Folha de S. Paulo
Um país que não protege suas crianças, como
as de Belford Roxo, morre com elas
Eles se chamavam Lucas,
Alexandre e Fernando Henrique, tinham entre 8 e 11 anos de idade, moravam
em Belford Roxo, Baixada Fluminense. No
fim de 2020, saíram de casa para jogar bola. Nunca mais voltaram. Quase um
ano depois, a polícia informa que eles foram torturados e assassinados por
terem furtado dois passarinhos do tio de um traficante.
A história dos três meninos é de um grau tão desmedido de barbárie que é até difícil pensar e escrever sobre ela. Porque dói pensar sobre o Brasil em que Lucas, Alexandre e Fernando Henrique viviam. A brutalidade interrompeu a vida deles num cruzamento entre miséria, desigualdade, violência, crime, abandono, indiferença e tudo o mais que compõe o cenário onde parte da sociedade brasileira, majoritariamente pobre e negra, é largada aos deus-dará. "E se Deus não dá?", pergunta a canção de Chico Buarque.
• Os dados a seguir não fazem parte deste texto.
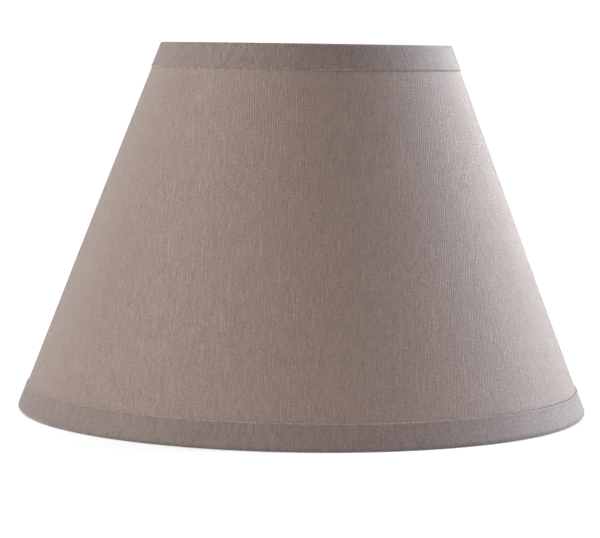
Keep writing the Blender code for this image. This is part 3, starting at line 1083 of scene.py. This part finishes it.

Fica tudo como está, aliás, piora muito. Lá
pelos idos dos anos 1970, ainda distrito de Nova Iguaçu, Belford Roxo era tido
como o lugar mais violento do mundo. Em 1990, foi emancipado e uma campanha
tentou associar o lugar ao epíteto impossível de "cidade do amor".
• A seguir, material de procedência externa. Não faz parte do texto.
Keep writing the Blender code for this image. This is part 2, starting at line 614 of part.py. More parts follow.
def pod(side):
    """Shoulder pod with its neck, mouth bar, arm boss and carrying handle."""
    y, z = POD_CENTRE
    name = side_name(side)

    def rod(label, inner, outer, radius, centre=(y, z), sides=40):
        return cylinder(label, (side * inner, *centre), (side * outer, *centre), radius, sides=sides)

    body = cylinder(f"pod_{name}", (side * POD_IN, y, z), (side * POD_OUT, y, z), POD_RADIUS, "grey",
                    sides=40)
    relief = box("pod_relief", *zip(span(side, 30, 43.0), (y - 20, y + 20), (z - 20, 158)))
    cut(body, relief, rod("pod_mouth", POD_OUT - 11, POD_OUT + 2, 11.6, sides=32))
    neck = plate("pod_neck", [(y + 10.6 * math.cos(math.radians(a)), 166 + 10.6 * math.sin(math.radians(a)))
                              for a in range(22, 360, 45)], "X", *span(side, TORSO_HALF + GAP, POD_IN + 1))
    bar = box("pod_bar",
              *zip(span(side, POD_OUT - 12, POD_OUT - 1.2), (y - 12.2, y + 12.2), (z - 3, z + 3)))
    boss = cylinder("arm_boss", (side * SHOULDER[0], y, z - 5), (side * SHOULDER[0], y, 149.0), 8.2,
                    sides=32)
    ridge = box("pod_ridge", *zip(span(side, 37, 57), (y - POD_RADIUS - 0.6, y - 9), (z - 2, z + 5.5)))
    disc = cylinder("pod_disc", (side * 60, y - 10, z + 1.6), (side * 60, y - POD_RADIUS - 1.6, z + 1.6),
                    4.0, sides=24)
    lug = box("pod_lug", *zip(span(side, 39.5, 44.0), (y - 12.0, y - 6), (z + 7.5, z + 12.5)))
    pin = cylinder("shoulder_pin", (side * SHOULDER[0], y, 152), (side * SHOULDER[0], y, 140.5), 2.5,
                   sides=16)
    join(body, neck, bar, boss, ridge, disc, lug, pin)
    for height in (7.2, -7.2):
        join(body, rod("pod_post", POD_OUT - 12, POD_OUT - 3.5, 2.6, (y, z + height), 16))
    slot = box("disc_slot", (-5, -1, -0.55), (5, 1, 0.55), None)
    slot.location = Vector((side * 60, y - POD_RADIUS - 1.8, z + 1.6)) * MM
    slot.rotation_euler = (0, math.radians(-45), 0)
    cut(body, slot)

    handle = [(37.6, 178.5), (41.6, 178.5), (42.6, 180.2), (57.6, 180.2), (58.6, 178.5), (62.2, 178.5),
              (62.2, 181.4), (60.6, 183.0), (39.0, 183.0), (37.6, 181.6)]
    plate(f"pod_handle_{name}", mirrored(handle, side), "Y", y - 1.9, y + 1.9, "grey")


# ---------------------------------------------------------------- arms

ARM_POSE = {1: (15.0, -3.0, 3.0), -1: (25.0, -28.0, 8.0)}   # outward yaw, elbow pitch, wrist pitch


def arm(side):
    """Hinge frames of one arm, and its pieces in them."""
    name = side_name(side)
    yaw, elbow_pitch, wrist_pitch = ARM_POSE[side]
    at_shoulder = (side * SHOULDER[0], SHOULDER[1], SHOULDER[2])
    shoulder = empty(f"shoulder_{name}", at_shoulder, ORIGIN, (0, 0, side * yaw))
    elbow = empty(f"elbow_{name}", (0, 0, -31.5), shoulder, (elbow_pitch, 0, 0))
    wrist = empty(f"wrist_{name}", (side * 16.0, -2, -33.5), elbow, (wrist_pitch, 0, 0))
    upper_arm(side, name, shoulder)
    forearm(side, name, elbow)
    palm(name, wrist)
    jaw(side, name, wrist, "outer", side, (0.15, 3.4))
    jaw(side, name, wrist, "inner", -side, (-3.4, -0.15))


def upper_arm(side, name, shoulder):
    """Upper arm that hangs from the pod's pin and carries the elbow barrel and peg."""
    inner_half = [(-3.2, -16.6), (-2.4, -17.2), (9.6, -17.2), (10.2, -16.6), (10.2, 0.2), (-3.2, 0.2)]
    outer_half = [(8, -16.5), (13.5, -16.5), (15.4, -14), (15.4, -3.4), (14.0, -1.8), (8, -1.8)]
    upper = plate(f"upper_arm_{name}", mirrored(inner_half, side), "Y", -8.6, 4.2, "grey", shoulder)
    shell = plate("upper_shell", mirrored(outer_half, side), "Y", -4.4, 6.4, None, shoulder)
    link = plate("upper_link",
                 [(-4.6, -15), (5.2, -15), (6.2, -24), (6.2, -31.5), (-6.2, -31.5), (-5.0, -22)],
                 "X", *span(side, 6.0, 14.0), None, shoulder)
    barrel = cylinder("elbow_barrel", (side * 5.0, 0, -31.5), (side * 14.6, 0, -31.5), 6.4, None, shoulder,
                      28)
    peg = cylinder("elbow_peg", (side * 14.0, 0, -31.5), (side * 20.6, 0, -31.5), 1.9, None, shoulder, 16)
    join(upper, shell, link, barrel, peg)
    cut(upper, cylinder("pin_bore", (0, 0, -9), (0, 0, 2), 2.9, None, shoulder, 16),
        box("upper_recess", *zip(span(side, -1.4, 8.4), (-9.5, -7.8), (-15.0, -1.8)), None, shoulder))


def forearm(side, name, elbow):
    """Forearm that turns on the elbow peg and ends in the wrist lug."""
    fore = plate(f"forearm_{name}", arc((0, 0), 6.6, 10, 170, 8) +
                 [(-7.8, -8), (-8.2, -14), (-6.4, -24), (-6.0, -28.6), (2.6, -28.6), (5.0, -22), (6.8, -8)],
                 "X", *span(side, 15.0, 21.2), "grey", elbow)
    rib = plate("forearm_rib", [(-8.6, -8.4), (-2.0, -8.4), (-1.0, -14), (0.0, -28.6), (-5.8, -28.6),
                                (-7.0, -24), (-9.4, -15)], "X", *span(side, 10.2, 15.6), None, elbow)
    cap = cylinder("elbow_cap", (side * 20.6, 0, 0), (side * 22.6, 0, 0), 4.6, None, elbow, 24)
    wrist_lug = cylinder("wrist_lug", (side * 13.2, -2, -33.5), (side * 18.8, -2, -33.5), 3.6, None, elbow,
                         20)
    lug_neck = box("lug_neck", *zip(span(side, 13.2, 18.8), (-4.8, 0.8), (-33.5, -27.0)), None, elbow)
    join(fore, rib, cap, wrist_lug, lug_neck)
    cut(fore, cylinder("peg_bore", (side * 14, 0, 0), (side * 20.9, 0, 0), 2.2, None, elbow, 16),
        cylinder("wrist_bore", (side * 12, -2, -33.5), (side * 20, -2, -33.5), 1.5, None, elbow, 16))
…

Como sabemos, o marketing não muda a realidade. Entrou governo, saiu governo
(municipal, estadual e federal), Belford Roxo continuou sendo um inferno para
viver e criar filhos.
Segundo dados da plataforma Fogo Cruzado
(julho/2021), Belford Roxo é o município da Baixada com o maior número de
tiroteios e por motivos variados: operações policiais, homicídios, roubos e
disputa por controle de territórios entre traficantes e milicianos. Não
bastasse a ausência do Estado, as balas perdidas, as chacinas sem culpados
identificados, agora temos o tribunal do tráfico que condena crianças à morte,
supostamente, por causa de dois passarinhos.
Importante assinalar que as mães dos
meninos contestam a versão do furto. Um país que não protege suas crianças
morre com elas. Lucas, Alexandre, Fernando Henrique, Rebeca, Emily, João Pedro,
Ágatha, Marcos Vinicius… Quantos mais? Até quando?